Budget and Cheap Are Not the Same Thing

Budget is intentional. Cheap is accidental.

A $28 Amazon Essentials crewneck you wear 40 times across fall and winter costs you less per wear than a $120 label sweater you pull out twice and forget. That math isn’t complicated. Most people make the $120 purchase emotionally and the $28 purchase anxiously — when it should be exactly the other way around. Know what you’re buying. The anxiety comes from uncertainty, not the price tag.

How to Style These Pieces So They Don’t Read as Amazon

The piece isn’t the problem.
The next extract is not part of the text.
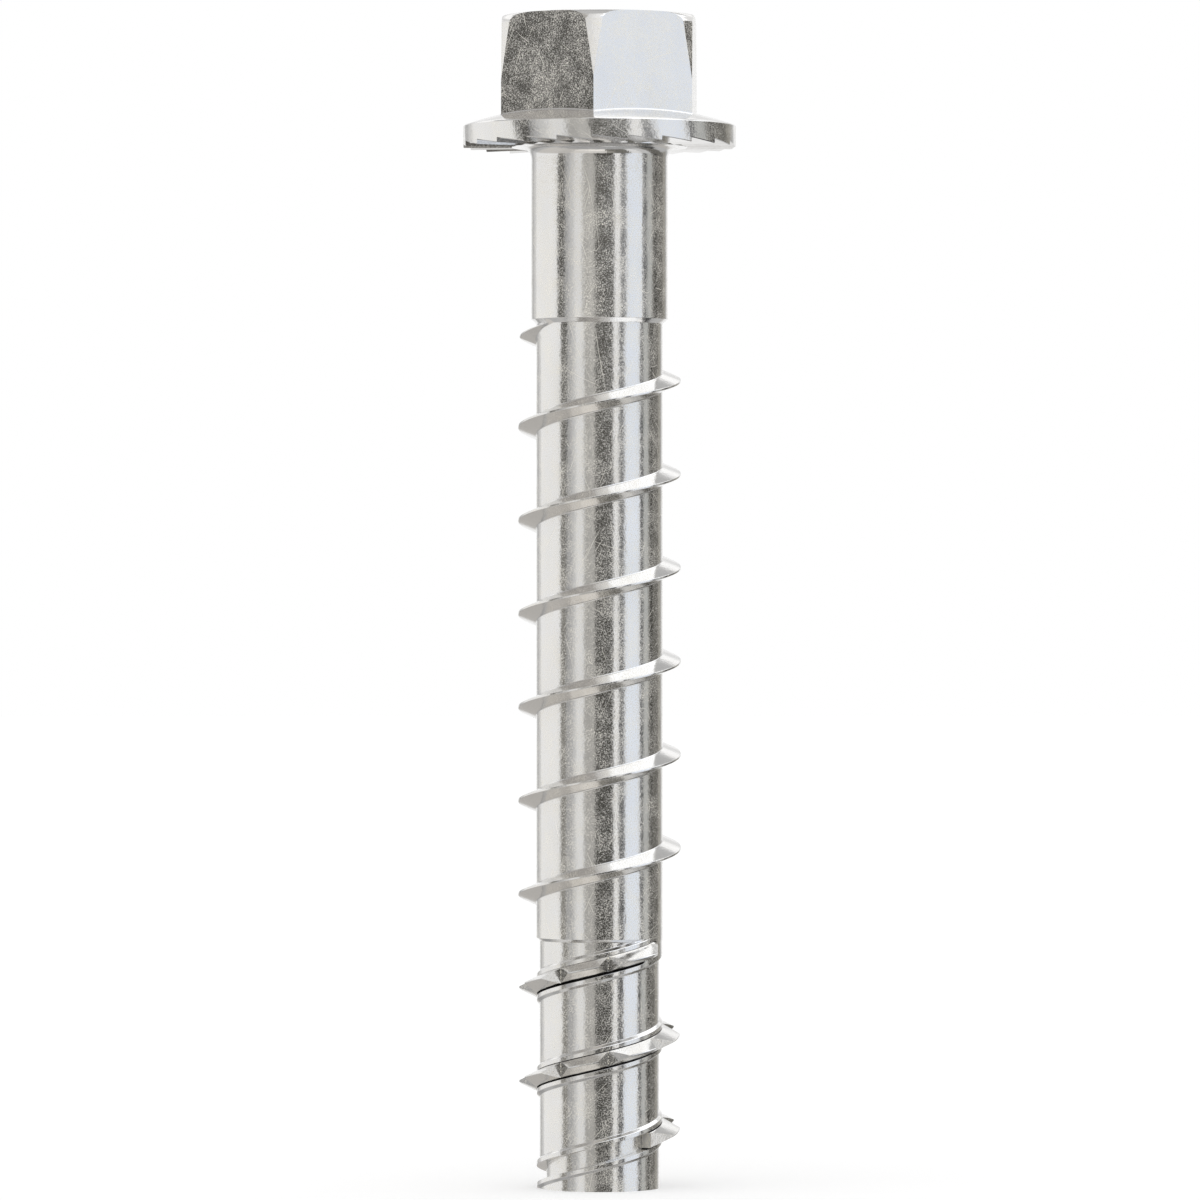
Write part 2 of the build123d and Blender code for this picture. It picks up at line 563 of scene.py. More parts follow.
def scratch_group() -> Tree:
    """Slightly curved hair scratches in several directions.

    Returns:
        The group, which puts out a mask that is 1 on a scratch.
    """
    inputs = {"Scale": 520.0, "Width": 0.014, "Amount": 1.0}
    tree, source, target = new_group("hair_scratches", inputs, ["Mask"])
    scale = source["Scale"]
    bend_scale, bend_gain = SCRATCH_BEND
    total = 0.0
    for index, lean in enumerate(SCRATCH_LEANS):
        offset = SCRATCH_SHIFT * (index + 1)
        split = tree.nodes.new("ShaderNodeSeparateXYZ")
        set_input(split.inputs["Vector"], stretched_coords(tree, EVEN_SCALE, offset, lean))
        bend = noise_value(tree, stretched_coords(tree, EVEN_SCALE, offset), bend_scale, detail=0.0)
        across = math_node(tree, "MULTIPLY", split.outputs["X"], scale)
        across = math_node(tree, "ADD", across, math_node(tree, "MULTIPLY", bend, bend_gain))
        line = math_node(tree, "SUBTRACT", math_node(tree, "FRACT", across), 0.5)
        line = math_node(tree, "DIVIDE", math_node(tree, "ABSOLUTE", line), source["Width"])
        line = math_node(tree, "MAXIMUM", math_node(tree, "SUBTRACT", 1.0, line), 0.0)
        patch_coords = stretched_coords(tree, PATCH_STRETCH, offset * PATCH_SCALE, lean)
        patch_scale = math_node(tree, "MULTIPLY", scale, PATCH_SCALE)
        patch = noise_value(tree, patch_coords, patch_scale, detail=0.0)
        line = math_node(tree, "MULTIPLY", line, clipped(tree, patch, *PATCH_EDGE))
        total = math_node(tree, "MAXIMUM", total, line)
    set_input(target["Mask"], math_node(tree, "MULTIPLY", total, source["Amount"]))
    return tree


def drift_group() -> Tree:
    """Slow drift of the finish over the surface.

    Returns:
        The group, which puts out a value round 0.5.
    """
    tree, source, target = new_group("surface_drift", {"Scale": 300.0}, ["Value"])
    coords = stretched_coords(tree, DRIFT_STRETCH, DRIFT_SHIFT)
    set_input(target["Value"], noise_value(tree, coords, source["Scale"], detail=3.0))
    return tree


@dataclass(frozen=True)
class SteelFinish:
    """Bright metal with grain, dull flecks, hair scratches, a slow drift of its gloss, and painted shade
    where a piece marks its recesses.
    """

    name: str
    colour: Colour
    dull_colour: Colour              # where the drift is at its highest
    roughness: float                 # in the middle of the drift
    roughness_spread: float          # from its lowest to its highest
    grain_height: float              # in metres
    flecks: float                    # a higher value gives more and stronger flecks
    scratches: float                 # strength of the scratches
    grain_scale: float = 4200.0
    fleck_colour: Colour = (0.95, 0.90, 0.78)
    fleck_cover: float = 0.9         # how much of the metal's mirror a fleck takes away
    fleck_roughness: float = 0.25    # what it adds to the roughness
    # near black: the colour of the painted shade in the recesses round the coil
    shade_colour: Colour = (0.02, 0.018, 0.016)
    roughest: float = 0.9            # nothing is rougher than this

    def build(self, groups: dict[str, Tree]) -> bpy.types.Material:
        """Make the material.

        Args:
            groups: the shared node groups by name.

        Returns:
            The material.
        """
        material = bpy.data.materials.new(self.name)
        material.use_nodes = True
        tree = material.node_tree
        shader = tree.nodes["Principled BSDF"].inputs
        grain = placed(tree, groups["grain"], {"Scale": self.grain_scale, "Flecks": self.flecks})
        scratch = placed(tree, groups["scratch"], {"Amount": self.scratches})
        drift = placed(tree, groups["drift"], {}).outputs["Value"]
        # Painted shade: where the mask is 1, the colour goes near black, the mirror goes and the metal
        # roughens, standing in for the shade in the groove's recess
        shade_mask = attribute(tree, RECESS_SHADE)

        dull = math_node(tree, "MAXIMUM", grain.outputs["Fleck"], scratch.outputs["Mask"])
        dull = math_node(tree, "MULTIPLY", dull, attribute(tree, WEAR))
        dull = math_node(tree, "MINIMUM", dull, 1.0)
        colour = mixed(tree, drift, self.colour, self.dull_colour)
        colour = mixed(tree, dull, colour, self.fleck_colour)
        set_input(shader["Base Color"], mixed(tree, shade_mask, colour, self.shade_colour))
        scatter = math_node(tree, "MULTIPLY", dull, self.fleck_cover)
        scatter = math_node(tree, "MAXIMUM", scatter, shade_mask)
        set_input(shader["Metallic"], math_node(tree, "SUBTRACT", 1.0, scatter))

        rough = math_node(tree, "MULTIPLY", drift, self.roughness_spread)
        rough = math_node(tree, "ADD", rough, self.roughness - self.roughness_spread / 2)
        rough = math_node(tree, "ADD", rough, math_node(tree, "MULTIPLY", dull, self.fleck_roughness))
        rough = math_node(tree, "ADD", rough, shade_mask)
        set_input(shader["Roughness"], math_node(tree, "MINIMUM", rough, self.roughest))

        bump = tree.nodes.new("ShaderNodeBump")
        bump.inputs["Strength"].default_value = 1.0
        bump.inputs["Distance"].default_value = self.grain_height
        set_input(bump.inputs["Height"], grain.outputs["Height"])
        set_input(shader["Normal"], bump.outputs["Normal"])
        return material


STAINLESS = SteelFinish(
    name="rolled_stainless",
    colour=(0.812, 0.805, 0.80),
    dull_colour=(0.722, 0.715, 0.702),
    roughness=0.12,
    roughness_spread=0.07,
    grain_height=7e-6,
    flecks=0.16,
    scratches=0.95,
)

HARDENED = SteelFinish(
    name="hardened_strip",
    colour=(0.787, 0.78, 0.77),
    dull_colour=(0.717, 0.71, 0.695),
    roughness=0.15,
    roughness_spread=0.07,
    grain_height=6e-6,
    flecks=0.06,
    scratches=0.4,
)


# The screw's sub-assemblies


@dataclass(frozen=True)
class HelixLine:
    """Right-hand helix of the thread and of the band on the tip."""

    pitch: float = 9.125
    front_height: float = 21.73      # where it passes the front at an angle of 0

    def height(self, turn: float) -> float:
        """Height at an angle round the helix."""
        return self.front_height + self.pitch * turn / FULL_TURN

    def turn_at(self, height: float) -> float:
        """Angle round the helix at a height."""
        return (height - self.front_height) * FULL_TURN / self.pitch

    def locate(self, point: Vector) -> tuple[float, float]:
        """Where a point lies on the helix.

        Args:
            point: the point, in millimetres.

        Returns:
            The angle round the helix and the height above it there, within half a pitch.
        """
        turn = math.degrees(math.atan2(point.y, point.x)) - FRONT
        turn += FULL_TURN * round((point.z - self.height(turn)) / self.pitch)
        return turn, point.z - self.height(turn)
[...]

Styling is almost always what gives away a budget purchase — or saves it entirely.

Does mixing Amazon basics with one quality piece actually work?

Yes, reliably. The formula: one investment item elevates everything around it. The eye reads the most expensive thing first. If you’re pairing the $28 crewneck and $32 trousers from the list above, a real leather belt at the waist shifts the entire read of the outfit. A quality bag does the same. The handbag options that genuinely last at accessible price points are a better investment than spreading the same budget across five more Amazon basics.
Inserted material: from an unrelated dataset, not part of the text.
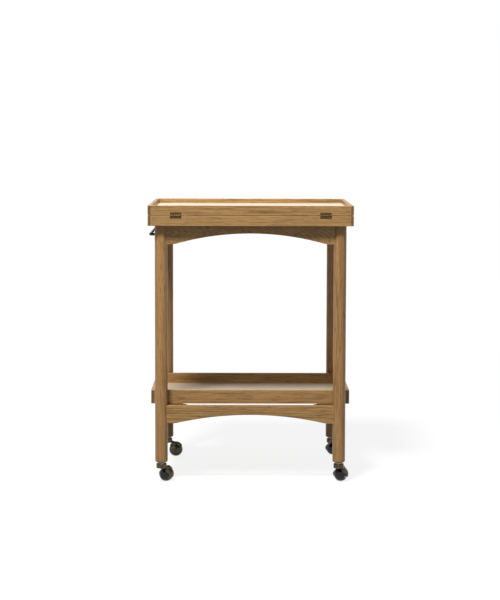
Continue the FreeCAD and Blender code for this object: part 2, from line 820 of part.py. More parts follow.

What shoes carry most of these outfits?

Loafers. They work with trousers, midi skirts, straight-leg jeans, and oversized knitwear without requiring any coordination work from you. One quality pair in black, cognac, or dark brown carries fall and half of winter. The loafer brands worth buying in 2026 cover both the investment and the accessible end of that spectrum — and a good loafer is where it makes sense to spend above $50 when the rest of your fall haul stayed under it.

Is building around a limited color palette actually necessary?

Not strictly. But it makes the decision-making much faster. Most Amazon Essentials pieces come in neutrals that already coordinate. If your fall palette runs to navy, cream, and camel, you can buy any three pieces from the list above in those colors and know they work together without thinking about it. That’s not a creative limitation. That’s just efficient shopping.

What about accessories under $50?

Scarves are the under-$50 accessory that actually overperforms. A $22–$35 modal or wool-blend scarf in a fall color adds more to an outfit than almost anything else at that price. Simple jewelry — thin gold hoops, a delicate chain — also holds up fine at this range. Bags are where under $50 gets genuinely difficult. The seams show by month three. Save the bag budget or buy resale.

You started with a $38 cardigan in your cart and a nagging feeling of uncertainty. Here’s the cleaner version of that decision: check the fabric content, zoom into the construction photos, and buy the Amazon Essentials ribbed crewneck in the color you’ll actually reach for in November. It delivers. The uncertainty was never about the price — it was about not knowing what to look for. Now you do.